Chester loves his little jokes. He’s running the motel while the proprietors - an older couple - are away. He’s just your basic good-time guy. Likes to have a few laughs, likes to stir up some shit. And as it turns out, he knows Larry’s sister is named Rachel even though Larry hasn’t mentioned it.
So what I think we’re supposed to be taking away from this is the idea that Larry is trapped at this motel with someone whose constant joking masks something nastier. And that’s a good setup as far as it goes, but the film is rife with problems from the start. Larry is a thoroughly unsympathetic protagonist - he’s a mild-mannered germophobe (why a germophobe? I think it’s meant to make him more unlikable) who takes out his many resentments and frustrations on the world via the Internet, peppering any site or app possessing a comment function with verbal abuse, insults, and slander. The grievance that defines his life is getting dumped by a woman and being unable to handle the idea that she’s getting married. Which is painful, sure, but to be unable to move past it over time is the sign of someone just as stunted as Larry appears to be. So already this isn’t positioned as a film about putting people in danger as much as it is about some asshole getting a comeuppance wildly disproportionate to his sins. Which is less horror and more just sort of feeding people to the lions for our amusement.
It also purports to be a film about someone being subjected to increasingly more and more extreme pranks over the course of a night and handled right that could be a really good film, but it sort of abandons that premise halfway through. Pranks require a certain amount of deception, and we’re sort of lead to believe that this is going to be a film where at first Chester lies about small things, then larger things, and larger things, leading to some kind of reveal about what sort of danger Larry is really in. But, after the first act, there’s little to no deception to speak of - everyone is who they appear to be, and what appears to be going on is exactly what’s going on. I kept waiting for a big reveal or reversal that everything we’ve seen has been orchestrated as some grand theatrical lesson for Larry to get over himself, but it never comes.

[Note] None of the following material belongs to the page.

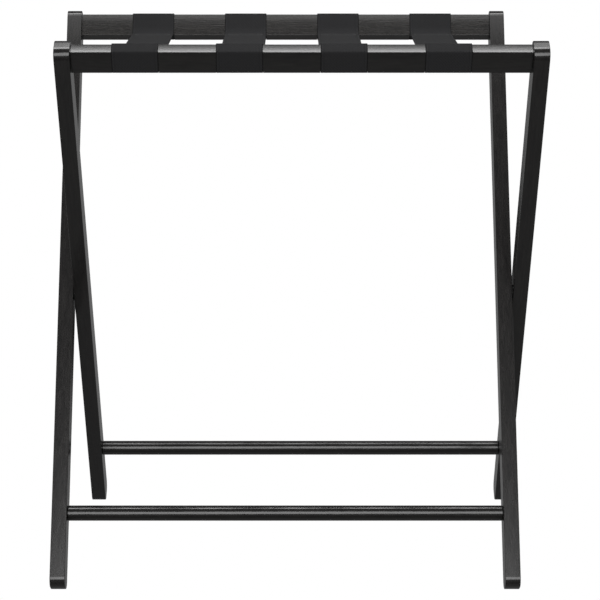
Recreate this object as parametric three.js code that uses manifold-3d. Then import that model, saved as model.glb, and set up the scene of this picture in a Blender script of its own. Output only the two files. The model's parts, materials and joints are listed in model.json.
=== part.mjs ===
// Folding luggage rack: two identical wooden frames crossed in an X on two pivot bolts, with four
// webbing straps sewn round the two top rails. Millimetres, +Z up, +X to the right, +Y rearward.
// The front frame carries the front top rail and has its feet at the rear. The rear frame is the
// same frame turned half a turn about Z, so its legs lie beside the front frame's legs.
import * as THREE from 'three';
import { mergeVertices } from 'three/addons/utils/BufferGeometryUtils.js';
import Module from 'manifold-3d';

const wasm = await Module();
wasm.setup();

// ---- driving dimensions -------------------------------------------------------------------
const FRAME_WIDTH = 535;       // over the two legs of one frame
const LEG_WIDTH = 29.7;        // across the leg, seen from the side
const LEG_THICK = 17.4;        // along X
const LEG_ABOVE = 360.9;       // pivot to the leg's top end
const LEG_BELOW = 353.5;       // pivot to the leg's foot end
const LEG_END_R = 10.7;        // rounding of the four corners, seen from the side
const LEG_ARRIS = 0.7;         // rounding of the long edges
const HALF_ANGLE = 29.9 * Math.PI / 180;   // each frame's lean from upright when open
const LEG_GAP = 1.0;           // between two crossing legs, where the washer sits
const FOOT_FLAT = 0.35;        // height taken off the heel so that it stands on a flat
const RAIL_TALL = 27.8;        // top rail, along the leg
const RAIL_DEEP = 14.7;        // top rail, across the leg
const RAIL_DOWN = 5.7;         // rail's top face below the leg's end
const RAIL_SETBACK = 9.4;      // rail's outer face behind the leg's outer edge
const RAIL_ARRIS = 0.6;
const STRETCHER_R = 8.8;       // round stretcher near the feet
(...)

Oh sure, Chester’s dangerously unbalanced and eventually things lead to violence, but it’s all pretty predictable, which seems criminal for a film predicated on the idea of escalating deception. Thematically, then, this film forgets what it is pretty quickly.
Narratively, as well. There’s some promise at the beginning in the exchange between Chester, Larry, and Gerald that goes nicely from joking to menacing in a heartbeat, landing on exactly that kind of bared-teeth grin that sums up a typical prank - it’s funny on the surface, but entirely mean underneath, and more of that throughout would have developed the tension more successfully, tightening the screws more and more and more as the violence underneath became less and less hidden, but for a film with a narrative conceit that is supposed to have us questioning everything that’s going on, some of the big beats are really, really predictable, and behavior that at first seems like it’s because people are in on some larger joke turns out to just be poor writing. Chester is very much the antagonist, but if you’re going to make a film about someone who takes practical joking way too far, it makes better sense to have that character a constant fountain of laughs and bonhomie until the moment the façade cracks, until the laughter turns hysteric or gives way to screams, and that’s not the case here. Sometimes he’s joking, sometimes he’s not, but it’s only fitfully menacing, and when the turn comes, it feels more like a foregone conclusion than anything else.
This lack of a through-line extends to the design of the film as well. It’s lit throughout with the garish neon of the motel lounge (and contrasted nicely with the dated dinginess of the rooms), which makes sense for the film’s ostensible thesis - it reminds me of how
The Loved Ones similarly used bright colors to communicate the bright, happy façade over the antagonist’s violence, and there that discordance really worked. Here it
could work, but at the same time it’s also undermined by some puzzling choices for the musical score, which sound more appropriate to a comedy than to a horror film. The end result means the film is more easily read as a comic piece about this asshole Larry getting his wacky comeuppance (or uptight sad-sack Larry learning how to loosen up) in what could be a
Twilight-Zone morality play than it is a horror film, at least until the last act, when shit gets
really dark, and then it just feels confusing, like we’ve been watching two different movies. At one point, a drug-fueled interlude even adds a Looney Toons vibe to it, and it’s too silly to take it seriously, but the context is just nasty enough that you sort of have to. It muddles the experience considerably. Like, I think I see what they were going for, but it doesn’t land right, and it’s in the service of a pretty pointlessly unpleasant conclusion as well.
So we begin with a somewhat promising setup (albeit with a protagonist who is telegraphed as a punching bag early on), a muddled, inchoate middle that can’t develop the narrative gradually, and a final act that does bring some menace back into the picture, only to abandon it for a cut-rate approximation of
Fear & Loathing In Las Vegas-style drug hijinks that sort of come out of nowhere and land the ending of the film on a contrived, pointlessly ugly note. It starts off promising that nothing is as it seems, before showing us that everything is indeed exactly how it seems, and then tries to cheat its way out of that by making the protagonist an even bigger monster than the antagonist. It wastes a really interesting, neon-garish mise-en-scene, set in a tacky tiki-themed motel, on a story that doesn’t surprise as much as confuse and doesn’t frighten so much as appall, overlaying the final credits with screen captures from social media that make it seem like the filmmakers also tried to shoehorn in some moral about trolls and online culture in general, but none of it feels earned. Maybe it’s ironic, but a horror film about pranks needs to commit to that premise consistently - you could even say sincerely - to work, and this film doesn’t commit, and doesn’t work as a result.